* Short problem
Take the line that contains "The build123d and Blender code for this object" and each line after it in the material below, and transcribe them exactly, stopping at the end.

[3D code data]
========================================================================
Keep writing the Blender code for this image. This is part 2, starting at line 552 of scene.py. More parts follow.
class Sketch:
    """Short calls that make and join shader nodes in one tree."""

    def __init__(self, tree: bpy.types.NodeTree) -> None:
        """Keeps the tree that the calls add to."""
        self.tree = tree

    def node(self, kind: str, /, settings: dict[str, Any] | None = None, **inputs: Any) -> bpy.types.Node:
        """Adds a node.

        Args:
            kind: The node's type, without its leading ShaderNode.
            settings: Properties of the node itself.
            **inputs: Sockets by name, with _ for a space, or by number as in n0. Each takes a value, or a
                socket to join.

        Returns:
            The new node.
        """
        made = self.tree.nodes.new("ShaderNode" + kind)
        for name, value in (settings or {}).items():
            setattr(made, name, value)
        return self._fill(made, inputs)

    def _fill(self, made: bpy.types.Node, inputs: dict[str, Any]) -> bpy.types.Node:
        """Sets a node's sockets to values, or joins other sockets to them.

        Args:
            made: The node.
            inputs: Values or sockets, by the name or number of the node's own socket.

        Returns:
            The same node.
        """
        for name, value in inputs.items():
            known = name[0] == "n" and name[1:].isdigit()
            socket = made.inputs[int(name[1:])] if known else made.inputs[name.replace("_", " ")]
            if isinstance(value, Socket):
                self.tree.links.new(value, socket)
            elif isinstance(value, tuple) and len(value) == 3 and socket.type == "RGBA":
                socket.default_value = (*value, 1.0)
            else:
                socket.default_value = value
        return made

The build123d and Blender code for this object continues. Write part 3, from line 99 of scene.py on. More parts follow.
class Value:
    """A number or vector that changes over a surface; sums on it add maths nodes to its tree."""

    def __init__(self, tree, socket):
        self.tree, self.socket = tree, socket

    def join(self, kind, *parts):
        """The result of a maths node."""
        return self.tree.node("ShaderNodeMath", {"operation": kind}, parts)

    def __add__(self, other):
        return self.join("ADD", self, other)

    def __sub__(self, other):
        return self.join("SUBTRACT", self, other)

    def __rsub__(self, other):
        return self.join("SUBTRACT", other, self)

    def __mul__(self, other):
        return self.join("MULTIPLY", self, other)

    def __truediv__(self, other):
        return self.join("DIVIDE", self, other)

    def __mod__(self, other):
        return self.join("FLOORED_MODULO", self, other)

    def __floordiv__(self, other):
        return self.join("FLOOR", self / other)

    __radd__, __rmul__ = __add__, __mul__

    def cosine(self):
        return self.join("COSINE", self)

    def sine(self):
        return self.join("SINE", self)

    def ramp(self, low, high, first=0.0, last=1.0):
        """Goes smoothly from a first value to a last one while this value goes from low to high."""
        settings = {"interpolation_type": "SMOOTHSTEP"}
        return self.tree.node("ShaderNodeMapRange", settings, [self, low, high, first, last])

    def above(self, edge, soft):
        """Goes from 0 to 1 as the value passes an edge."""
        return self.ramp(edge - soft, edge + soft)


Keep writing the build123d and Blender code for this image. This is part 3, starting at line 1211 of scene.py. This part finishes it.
========================================================================
* Task output
The build123d and Blender code for this object continues. Write part 3, from line 99 of scene.py on. More parts follow.
class Value:
    """A number or vector that changes over a surface; sums on it add maths nodes to its tree."""

    def __init__(self, tree, socket):
        self.tree, self.socket = tree, socket

    def join(self, kind, *parts):
        """The result of a maths node."""
        return self.tree.node("ShaderNodeMath", {"operation": kind}, parts)

    def __add__(self, other):
        return self.join("ADD", self, other)

    def __sub__(self, other):
        return self.join("SUBTRACT", self, other)

    def __rsub__(self, other):
        return self.join("SUBTRACT", other, self)

    def __mul__(self, other):
        return self.join("MULTIPLY", self, other)

    def __truediv__(self, other):
        return self.join("DIVIDE", self, other)

    def __mod__(self, other):
        return self.join("FLOORED_MODULO", self, other)

    def __floordiv__(self, other):
        return self.join("FLOOR", self / other)

    __radd__, __rmul__ = __add__, __mul__

    def cosine(self):
        return self.join("COSINE", self)

    def sine(self):
        return self.join("SINE", self)

    def ramp(self, low, high, first=0.0, last=1.0):
        """Goes smoothly from a first value to a last one while this value goes from low to high."""
        settings = {"interpolation_type": "SMOOTHSTEP"}
        return self.tree.node("ShaderNodeMapRange", settings, [self, low, high, first, last])

    def above(self, edge, soft):
        """Goes from 0 to 1 as the value passes an edge."""
        return self.ramp(edge - soft, edge + soft)


Keep writing the build123d and Blender code for this image. This is part 3, starting at line 1211 of scene.py. This part finishes it.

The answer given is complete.